今年參加國際演藝評論家協會與香港舞蹈聯盟合辦的舞評寫作進階計劃,給安排觀賞一齣由余仁華編舞的《聚光》。根據宣傳資料,舞蹈的主題是「光點,聚合成面,分散成線。點線面聚散有時,流暢能量不變異。追光逐光,卻原來幻化為光,才會彰顯光的無盡可能。」單看文字,已很抽象。曾查閱余仁華一些過去作品的評論,大概知道他傾向以高能量的動作,透過燈光的運用,探索舞蹈動作的各種可能性。
入場前,翻閱了一些現代舞的書籍,告誡自己要心胸開闊,勇於接受各種新事物,不要對看不懂或不喜歡的東西產生反感;不要在現代舞中尋求某種賞心悅目的美感;美的概念在現代舞中不是唯一的追求,況且在現代美學中,美更不是至高無上的概念。
儘管如此,在劇場內,我還是很難投入台上舞者的舞姿之中,尤其是當六位舞者在同一時間各自各跳舞。眼光只能在一個舞者身上短暫停留,然後便要轉移到另一位舞者,卻看不出各人身體動作的連繫。
上週五觀賞香港舞蹈團「八樓平台」實驗劇場的《鏡.花》演出,再次證明這種以概念先行的舞種並不是我的那杯茶。
觀賞香港舞蹈團的節目,已有一年時間,自去年《瀟灑東坡》後,看過他們的《清明上河圖》、《金曲蛻變顧嘉輝》、《雙燕》等,都看得津津有味,偶爾不明白的,都可從人物或故事背景之中猜出一二。
《鏡.花》是香港舞蹈團首席男舞蹈員劉迎宏所編的,其創作理念也說得很明白:「梅蘭竹菊四君子從古到今就一直被廣泛運用。
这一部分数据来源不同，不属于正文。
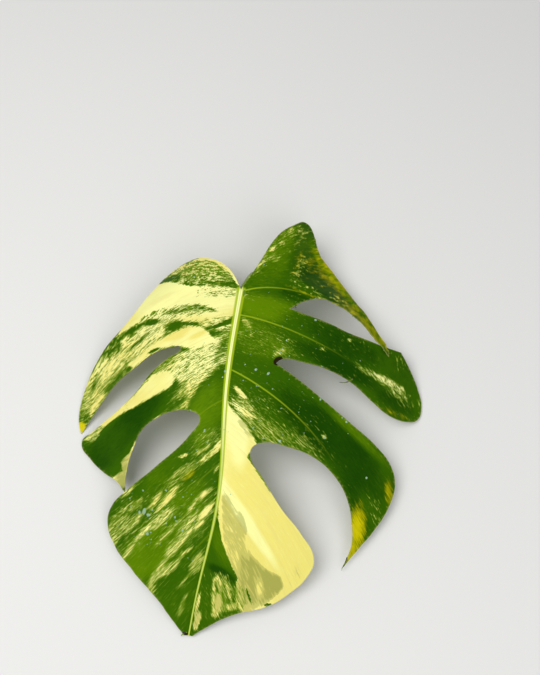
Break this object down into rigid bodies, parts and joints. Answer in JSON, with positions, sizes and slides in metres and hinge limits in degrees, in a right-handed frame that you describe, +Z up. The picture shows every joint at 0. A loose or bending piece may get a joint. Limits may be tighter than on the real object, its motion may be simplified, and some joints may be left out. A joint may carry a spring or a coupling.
{
  "type": "variegated monstera leaf",
  "caption": "Split, lobed tropical leaf with cream and green marbling, arched and lying face up on its lobe ends, with a short bent stalk under it.",
  "frame": {"origin": "middle of the leaf's footprint, on the surface that it lies on", "axes": "+Z up, away from the surface; the leaf tip points along -Y and the stalk notch towards +Y; +X to the right when the leaf is seen from above with its tip towards the viewer"},
  "size_m": [0.244, 0.299, 0.0518],
  "materials": {
    "leaf_blade": "semi-gloss living leaf, green marbled with cream, paler and duller underneath",
    "petiole": "satin green stalk with fine pale flecks"
  },
  "bodies": {
    "root": {"leaf_blade": "leaf_blade", "petiole": "petiole"}
  },
  "joints": []
}
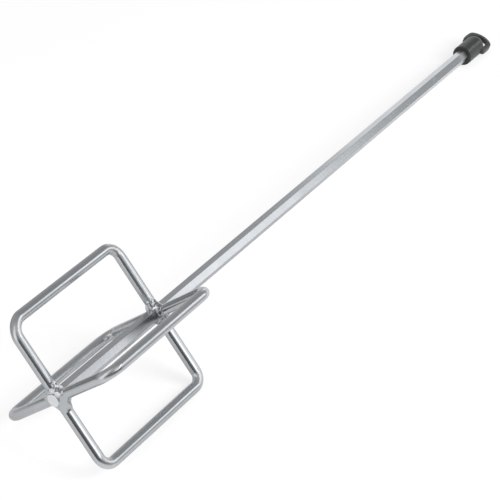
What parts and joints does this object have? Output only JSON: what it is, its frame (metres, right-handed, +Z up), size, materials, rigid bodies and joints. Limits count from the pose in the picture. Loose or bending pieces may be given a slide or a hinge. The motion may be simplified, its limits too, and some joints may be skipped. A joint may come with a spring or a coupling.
{
  "type": "mortar mixing paddle",
  "caption": "Hexagon shaft with a head of rectangular wire loops set in a cross, welded at both ends of the head, and a push-on plastic hanger cap.",
  "frame": {"origin": "middle of the footprint on the floor, below the centre of the bounding box", "axes": "+X along the tool from the mixing head to the hanger cap, +Z up from the floor it lies on, +Y to the left of the shaft"},
  "size_m": [0.6129, 0.0886, 0.0952],
  "materials": {
    "shaft_steel": "bright zinc-plated, drawn hexagon bar",
    "wire_steel": "bright zinc-plated round wire",
    "weld_metal": "lumpy weld beads under bright zinc plating",
    "cap_plastic": "dark grey moulded plastic, satin"
  },
  "bodies": {
    "paddle": {"hex_shaft": "shaft_steel", "loop_right_low": "wire_steel", "loop_left_low": "wire_steel", "loop_left_high": "wire_steel", "loop_right_high": "wire_steel", "weld_tip_bottom": "weld_metal", "weld_tip_left": "weld_metal", "weld_tip_top": "weld_metal", "weld_tip_right": "weld_metal", "weld_neck_bottom": "weld_metal", "weld_neck_left": "weld_metal", "weld_neck_top": "weld_metal", "weld_neck_right": "weld_metal"},
    "cap": {"hanger_cap": "cap_plastic"}
  },
  "joints": [
    {"name": "cap_pull", "type": "slide", "parent": "paddle", "child": "cap", "axis": [0.9973, 0, -0.0728], "range_m": [0, 0.026]}
  ]
}
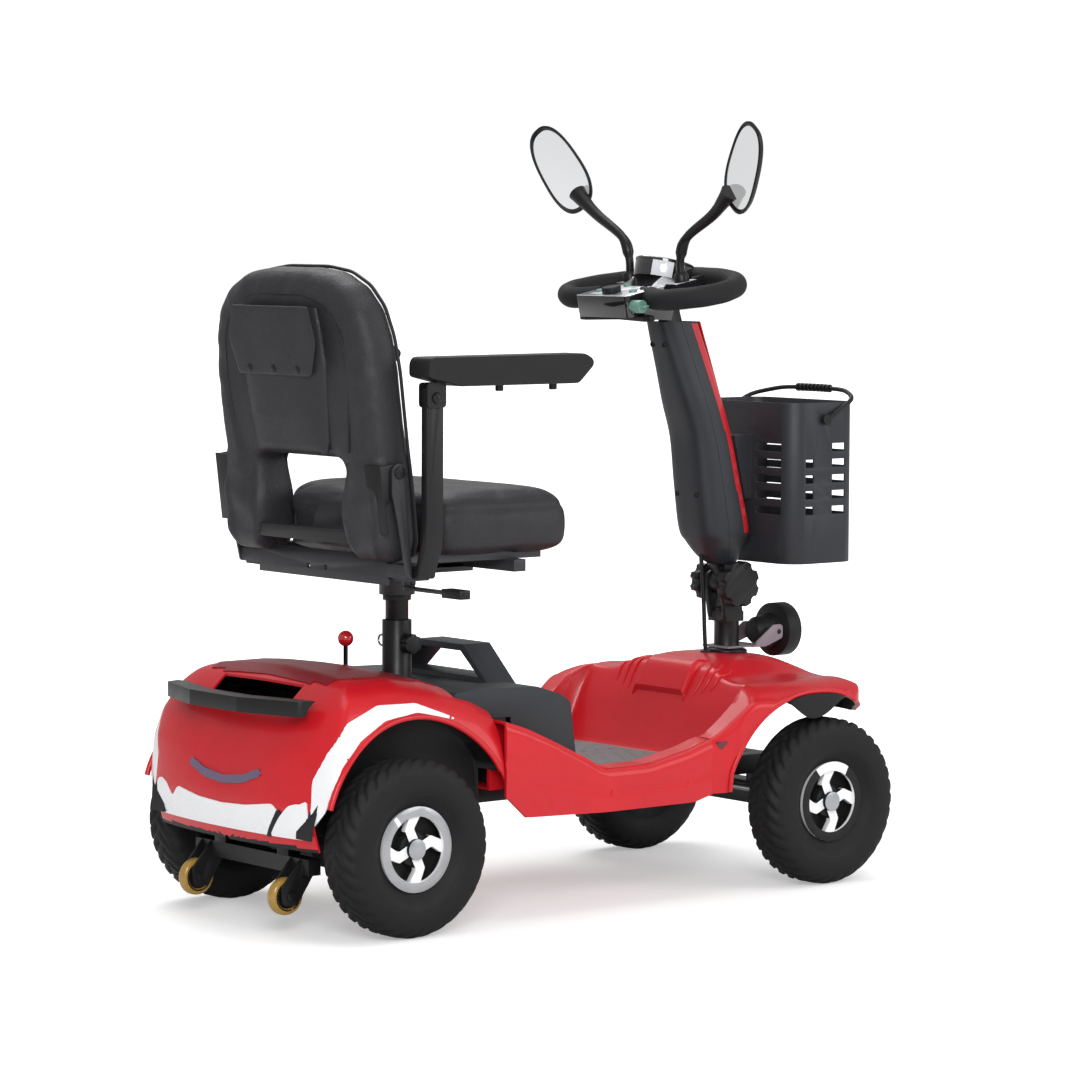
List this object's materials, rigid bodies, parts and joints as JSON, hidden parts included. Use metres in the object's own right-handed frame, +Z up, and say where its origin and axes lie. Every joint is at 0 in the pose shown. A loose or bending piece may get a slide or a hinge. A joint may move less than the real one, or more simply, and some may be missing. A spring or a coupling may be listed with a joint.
{
  "type": "mobility scooter",
  "caption": "Four-wheel electric mobility scooter with a swivel seat, folding armrests, adjustable tiller with a loop wheel, mirrors, front basket and anti-tip rollers.",
  "frame": {"origin": "on the ground, at the middle of the scooter's overall width and length", "axes": "+Z up, -Y forward (the way the rider faces), +X to the rider's left"},
  "size_m": [0.5328, 1.1865, 1.1898],
  "materials": {
    "frame_paint": "satin black powder coat",
    "red_shell": "candy red gloss moulding",
    "deep_red_shell": "deep red gloss moulding",
    "trim_white": "silver white reflective trim",
    "black_plastic": "fine grained black moulding",
    "grey_plastic": "fine grained charcoal moulding",
    "mat_rubber": "ribbed grey rubber",
    "tyre_rubber": "black tyre rubber",
    "rim_white": "white painted ring and spokes over black",
    "drive_metal": "dark cast housing",
    "controller_alloy": "finned dark aluminium",
    "bright_steel": "zinc plated steel",
    "cell_wrap": "blue battery wrap",
    "amber_pu": "translucent amber tread on a dark hub",
    "seat_steel": "dark grey painted steel",
    "seat_vinyl": "dark grey vinyl",
    "pad_black": "grained black polyurethane",
    "grip_foam": "black foam grip",
    "console_gloss": "gloss white and black panels",
    "key_green": "green key cap",
    "bracket_grey": "mauve grey paint",
    "cable_black": "black cable sheath"
  },
  "bodies": {
    "chassis": {"main_frame": "frame_paint", "centre_body": "red_shell", "footboard_mat": "mat_rubber", "front_body_cover": "red_shell", "rear_body_cover": "red_shell", "rear_top_panel": "deep_red_shell", "rear_grab_handle": "black_plastic", "rear_trim_inserts": "trim_white", "rear_arch_liners": "black_plastic", "transaxle": "drive_metal", "controller": "controller_alloy", "anti_tip_brackets": "frame_paint", "cover_screws": "bright_steel"},
    "battery": {"battery_case": "grey_plastic", "battery_cells": "cell_wrap"},
    "freewheel": {"freewheel_lever": "frame_paint"},
    "steering": {"steering_column": "frame_paint", "headlamp_bracket": "bracket_grey", "tiller_cable": "cable_black"},
    "lamp": {"headlamp": "black_plastic"},
    "left_knuckle": {"knuckle_left": "frame_paint"},
    "right_knuckle": {"knuckle_right": "frame_paint"},
    "track_rod": {"tie_rod": "bright_steel"},
    "front_left_wheel": {"tyre_front_left": "tyre_rubber", "rim_front_left": "rim_white"},
    "front_right_wheel": {"tyre_front_right": "tyre_rubber", "rim_front_right": "rim_white"},
    "rear_left_wheel": {"tyre_rear_left": "tyre_rubber", "rim_rear_left": "rim_white"},
    "rear_right_wheel": {"tyre_rear_right": "tyre_rubber", "rim_rear_right": "rim_white"},
    "left_roller": {"anti_tip_wheel_left": "amber_pu"},
    "right_roller": {"anti_tip_wheel_right": "amber_pu"},
    "post": {"seat_post": "frame_paint"},
    "lock_pin": {"post_lock_pin": "bright_steel"},
    "clamp_knob": {"post_clamp_knob": "black_plastic"},
    "seat": {"seat_frame": "seat_steel", "seat_cushion": "seat_vinyl", "armrest_frame_left": "frame_paint", "armrest_frame_right": "frame_paint"},
    "seat_release": {"swivel_lever": "black_plastic"},
    "backrest": {"backrest_frame": "seat_steel", "backrest_cushion": "seat_vinyl", "back_pocket": "seat_vinyl"},
    "left_armrest": {"armrest_pad_left": "pad_black"},
    "right_armrest": {"armrest_pad_right": "pad_black"},
    "tiller": {"tiller_mast": "bright_steel", "tiller_rear_cover": "grey_plastic", "tiller_front_cover": "grey_plastic", "tiller_strip": "red_shell", "steering_wheel": "grip_foam", "console": "console_gloss"},
    "tilt_knobs": {"tilt_lock_knobs": "black_plastic"},
    "key": {"ignition_key": "key_green"},
    "throttle": {"throttle_lever": "black_plastic"},
    "dial": {"speed_dial": "black_plastic"},
    "left_mirror": {"mirror_left": "black_plastic"},
    "right_mirror": {"mirror_right": "black_plastic"},
    "basket_body": {"basket": "grey_plastic"},
    "bail": {"basket_handle": "black_plastic"}
  },
  "joints": [
    {"name": "battery_lift", "type": "slide", "parent": "chassis", "child": "battery", "axis": [0, 0, 1], "range_m": [0, 0.03]},
    {"name": "freewheel_tilt", "type": "hinge", "parent": "chassis", "child": "freewheel", "pos_m": [0.04, 0.324, 0.198], "axis": [-1, 0, 0], "range_deg": [0, 9]},
    {"name": "steer", "type": "hinge", "parent": "chassis", "child": "steering", "pos_m": [0, -0.402, 0.3], "axis": [0, 0, 1], "range_deg": [-35, 35], "deforming": ["tiller_cable"]},
    {"name": "left_kingpin", "type": "hinge", "parent": "chassis", "child": "left_knuckle", "pos_m": [0.158, -0.402, 0.13], "axis": [0, 0, 1], "range_deg": [-35, 35]},
    {"name": "right_kingpin", "type": "hinge", "parent": "chassis", "child": "right_knuckle", "pos_m": [-0.158, -0.402, 0.13], "axis": [0, 0, 1], "range_deg": [-35, 35]},
    {"name": "tie_rod_end", "type": "hinge", "parent": "left_knuckle", "child": "track_rod", "pos_m": [0.158, -0.332, 0.15], "axis": [0, 0, 1], "range_deg": [-35, 35]},
    {"name": "front_left_spin", "type": "hinge", "parent": "left_knuckle", "child": "front_left_wheel", "pos_m": [0.224, -0.402, 0.13], "axis": [1, 0, 0], "continuous": true},
    {"name": "front_right_spin", "type": "hinge", "parent": "right_knuckle", "child": "front_right_wheel", "pos_m": [-0.224, -0.402, 0.13], "axis": [1, 0, 0], "continuous": true},
    {"name": "rear_left_spin", "type": "hinge", "parent": "chassis", "child": "rear_left_wheel", "pos_m": [0.224, 0.41, 0.13], "axis": [1, 0, 0], "continuous": true},
    {"name": "rear_right_spin", "type": "hinge", "parent": "chassis", "child": "rear_right_wheel", "pos_m": [-0.224, 0.41, 0.13], "axis": [1, 0, 0], "continuous": true},
    {"name": "left_roller_spin", "type": "hinge", "parent": "chassis", "child": "left_roller", "pos_m": [0.114, 0.545, 0.0585], "axis": [1, 0, 0], "continuous": true},
    {"name": "right_roller_spin", "type": "hinge", "parent": "chassis", "child": "right_roller", "pos_m": [-0.114, 0.545, 0.0585], "axis": [1, 0, 0], "continuous": true},
    {"name": "seat_height", "type": "slide", "parent": "chassis", "child": "post", "axis": [0, 0, 1], "range_m": [0, 0.06]},
    {"name": "post_pin_pull", "type": "slide", "parent": "chassis", "child": "lock_pin", "axis": [1, 0, 0], "range_m": [0, 0.01], "stiffness_N_per_m": 300},
    {"name": "post_clamp_turn", "type": "hinge", "parent": "chassis", "child": "clamp_knob", "pos_m": [0, 0.258, 0.4], "axis": [-1, 0, 0], "range_deg": [0, 180]},
    {"name": "seat_swivel", "type": "hinge", "parent": "post", "child": "seat", "pos_m": [0, 0.258, 0.5], "axis": [0, 0, 1], "range_deg": [-90, 90]},
    {"name": "swivel_release", "type": "hinge", "parent": "seat", "child": "seat_release", "pos_m": [-0.062, 0.282, 0.498], "axis": [0, 0, 1], "range_deg": [0, 15], "stiffness_Nm_per_rad": 1.5},
    {"name": "backrest_fold", "type": "hinge", "parent": "seat", "child": "backrest", "pos_m": [0, 0.41309, 0.67067], "axis": [1, 0, 0], "range_deg": [0, 80]},
    {"name": "left_armrest_lift", "type": "hinge", "parent": "seat", "child": "left_armrest", "pos_m": [0.236, 0.372, 0.778], "axis": [-1, 0, 0], "range_deg": [0, 90]},
    {"name": "right_armrest_lift", "type": "hinge", "parent": "seat", "child": "right_armrest", "pos_m": [-0.236, 0.372, 0.778], "axis": [-1, 0, 0], "range_deg": [0, 90]},
    {"name": "tiller_tilt", "type": "hinge", "parent": "steering", "child": "tiller", "pos_m": [0, -0.392, 0.456], "axis": [-1, 0, 0], "range_deg": [-6, 12], "deforming": ["tiller_cable"]},
    {"name": "tilt_knob_turn", "type": "hinge", "parent": "steering", "child": "tilt_knobs", "pos_m": [0, -0.392, 0.456], "axis": [1, 0, 0], "range_deg": [0, 120]},
    {"name": "lamp_tilt", "type": "hinge", "parent": "steering", "child": "lamp", "pos_m": [0, -0.482, 0.374], "axis": [1, 0, 0], "range_deg": [-12, 12]},
    {"name": "key_turn", "type": "hinge", "parent": "tiller", "child": "key", "pos_m": [-0.056, -0.15069, 0.90008], "axis": [1, 0, 0], "range_deg": [0, 60]},
    {"name": "throttle_swing", "type": "hinge", "parent": "tiller", "child": "throttle", "pos_m": [0, -0.19808, 0.88688], "axis": [0, 0.1908, 0.9816], "range_deg": [-10, 10], "stiffness_Nm_per_rad": 0.8},
    {"name": "speed_dial_turn", "type": "hinge", "parent": "tiller", "child": "dial", "pos_m": [0, -0.15942, 0.91808], "axis": [0, 0.1908, 0.9816], "range_deg": [0, 270]},
    {"name": "left_mirror_turn", "type": "hinge", "parent": "tiller", "child": "left_mirror", "pos_m": [0.062, -0.24972, 0.93563], "axis": [0, 0.1908, 0.9816], "range_deg": [-35, 35]},
    {"name": "right_mirror_turn", "type": "hinge", "parent": "tiller", "child": "right_mirror", "pos_m": [-0.062, -0.24972, 0.93563], "axis": [0, 0.1908, 0.9816], "range_deg": [-35, 35]},
    {"name": "basket_lift", "type": "slide", "parent": "tiller", "child": "basket_body", "axis": [0, 0, 1], "range_m": [0, 0.08]},
    {"name": "bail_swing", "type": "hinge", "parent": "basket_body", "child": "bail", "pos_m": [0, -0.5, 0.718], "axis": [-1, 0, 0], "range_deg": [0, 100]}
  ],
  "couplings": [
    {"joint": "left_kingpin", "follows": "steer", "ratio": 1},
    {"joint": "right_kingpin", "follows": "steer", "ratio": 1},
    {"joint": "tie_rod_end", "follows": "steer", "ratio": -1}
  ]
}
這次用在舞蹈創作上卻有我自己的看法和想法。我把梅蘭竹菊看成人生的四個階段。梅:傲骨非凡,充滿力量,衝動。蘭:雅致,內斂含蓄,慢慢吸收氧氣和經驗。竹:韌性,堅強不屈,對任何事都處理得當,懂分寸。菊:淡泊名利,如東籬之菊看透一切,滄桑澹泊。」
很自然地,表演分為四部分。觀賞時,沒有什麼特別不明白,不過就是很難對那套舞蹈語言有共鳴,不是說他們跳得不好,而是除了欣賞舞蹈員的服裝美、肢體美和勁力外,還有什麼能令我專注下去的呢?或者問得簡單一些,究竟我要看些什麼?